Why is Office 2016 being compared to a Toyota Prius? Industry responds to new software

Microsoft has launched Office 2016 for Windows 10 and Mac, but it has sparked some odd comments from industry analysts.

First up, key info on the new Office itself. It’s free for Office 365 subscribers and is availabe as a one-time purchase on Macs.

Office 2016 is designed to encourage collaboration in the workplace, with integrated apps and services allowing individuals to better work together across documents.

Co-authoring can happen in Word in real-time, letting the user see what others are writing on-the-fly. Skype for Business is now available in the client apps, while Office 365 Groups is now available as part of Outlook 2016 and in an app, letting users create private or public teams.

Office 365 Planner helps teams organise their work, with the ability to create new plans, organize and assign tasks, set due dates and update status, while GigJam lets teams complete tasks and transform business processes across devices, apps and people. There are also updates to OneDrive for Business.

Features such as ‘Tell Me’ help users quickly find the right Office feature or command, while ‘Smart Lookup’ brings insights from the web straight into your documents. 
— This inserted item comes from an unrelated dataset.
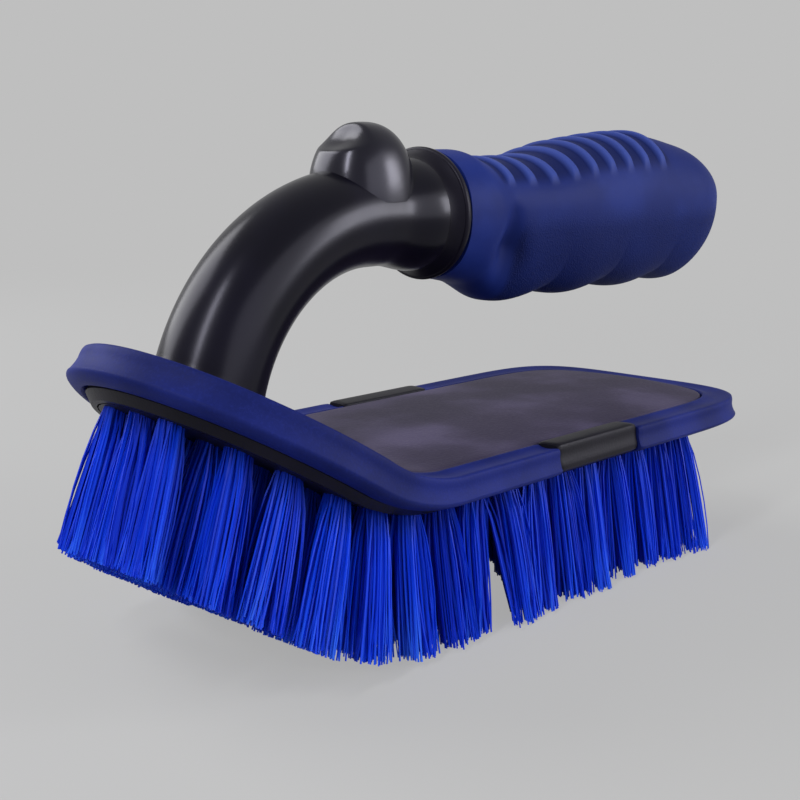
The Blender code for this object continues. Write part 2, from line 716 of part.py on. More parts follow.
def make_arm():
    arm = tube("arm", arm_path(), 8)
    # All that is below the cover's top is cut off, which leaves the sloping foot
    below = plate("below_foot", [(0.0, COVER_EDGE + SEAT_GAP), (0.0, 0.0)], COVER_CROWN, 8)
    boolean(arm, cutter(below, "below_foot"), "DIFFERENCE")
    inside = foot_point(COVER_EDGE + COVER_CROWN) + FOOT_NORMAL * 2 * JOIN_DEPTH
    spigot = rod("spigot", SPIGOT_RADIUS, foot_point(COVER_BASE), inside)
    boolean(arm, cutter(spigot, "spigot"), "UNION")
    tang = rod("tang", TANG_RADIUS, (NECK_END_X - 2 * JOIN_DEPTH, 0.0, ARM_AXIS_HEIGHT),
               (TANG_END_X, 0.0, ARM_AXIS_HEIGHT))
    boolean(arm, cutter(tang, "tang"), "UNION")
    for index, y in enumerate(screw_places()):
        end = foot_point(RECESS_TOP, y) + FOOT_NORMAL * (SCREW_LENGTH + JOIN_DEPTH)
        pilot = rod("pilot", SCREW_RADIUS + SEAT_GAP, foot_point(RECESS_TOP, y), end, segments=16)
        boolean(arm, cutter(pilot, f"pilot_{index}"), "DIFFERENCE")
    place(arm, "arm", "arm")
    shade(arm, 40.0)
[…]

Windows 10 functionality includes Windows Hello (signing in with a look or a touch, not a password), Cortana integration and Office Mobile apps and Continuum on Windows phones (letting the phone act as a desktop).

For the enterprise, Microsoft says Office 2016 apps with Office 365 provide "the most secure Office yet". 

There’s built-in Data Loss Prevention (DLP), Multifactor Authentication, Information Rights Management and in the future Enterprise Data Protection (EDP) will launch in Windows 10, which allows more secure corporate content sharing across managed apps and network/cloud locations.

Other feature details are listed on the Microsoft Office Blog.

Kirk Koenigsbauer, corporate VP for the Office Client Applications and Services team, said: "Office 2016marks a milestone in delivering new value for Office 365 subscribers with a focus on collaboration, apps that work for you, a perfect pairing with Windows 10, and security features businesses will love.

"It also marks a new model for delivery, where subscribers can expect to get more frequent updates with new features and improvements. Along with Office 2016 for Windows, today we are also releasing Office 2016 for Mac as a one-time purchase option, along with several new and enhanced Office 365 services."

Existing Office 365 customers can upgrade here.

‘Office 365 is like a Toyota Prius’

The launch of Office 365 has sparked some scathing comments from the CEO of enterprise collaboration platform Concrete, Tristan Rogers.

He said “Reading the Office 2016 feature set reminds me of a Toyota Prius. Toyota talks about the virtues of hybrid technology, and the benefits of having both a combustion engine and an electric motor. But those who have driven a Tesla know that a Prius is a halfway house, carrying the baggage of the 20th century with a malnourished electric motor and battery, making the whole thing overly heavy, slow and poorly packaged. Just like Office 2016. 

"I suppose Microsoft has no choice: it ‘owns’ the desktop, so giving it up is unthinkable, so pedalling Office 2016 as a "rich, native desktop app" is a fluffy way of making desktop software seem a bit more "hip". Fair enough, if you are the marketing team tasked with flogging it. But what if you were a technologist tasked with creating a "productivity suite" for business today? Would you come up with file based working, post social media revolution? No. Would you come up with "intelligent junk filtering”? Well, you wouldn’t introduce email in the first place so, no. And you certainly wouldn’t launch a "new" feature called "attach a copy" which allows a user to attach a copy of a file from OneDrive as an attachment to their email. Genius.

"The world has moved on, and those businesses entrenched in 20th century investments perhaps can’t help have one eye on the past, compromising their focus on the future. If Tesla can rewrite the rulebook on how cars are propelled, with no prior pedigree in auto, there is every opportunity for a software company with a clean sheet of (digital) paper to reinvent a business productivity suite for today’s customer. And I don’t think it would look like Office 2016."

Journalist love

Concrete’s comments do admittedly come across a little harsh, and are at odds to how Office 2016 has been received elsewhere, with many tech publications praising Microsoft’s new software.

Wired commented: "To succeed, Microsoft can’t just be software that you buy; it has to be the way you work. And for decades, the way millions have done their work, like or not, is on Office."

The Var Guy added: "Microsoft is trying to take Microsoft Office 2016 well beyond the realm of personal computing. In effect, it’s now a platform for collaboration. But instead of limiting that notion of collaboration to just files and documents, it’s clear that Microsoft views Office 2016 as a vehicle through which both processes and relationships will be established and managed."

And Extreme Tech said: "Office 2016 represents Microsoft’s most aggressive effort to date to make these major changes. Its services are available across most platforms, and its revenue is increasingly platform neutral – since it gets subscription revenue independent of which platform you use to access the services."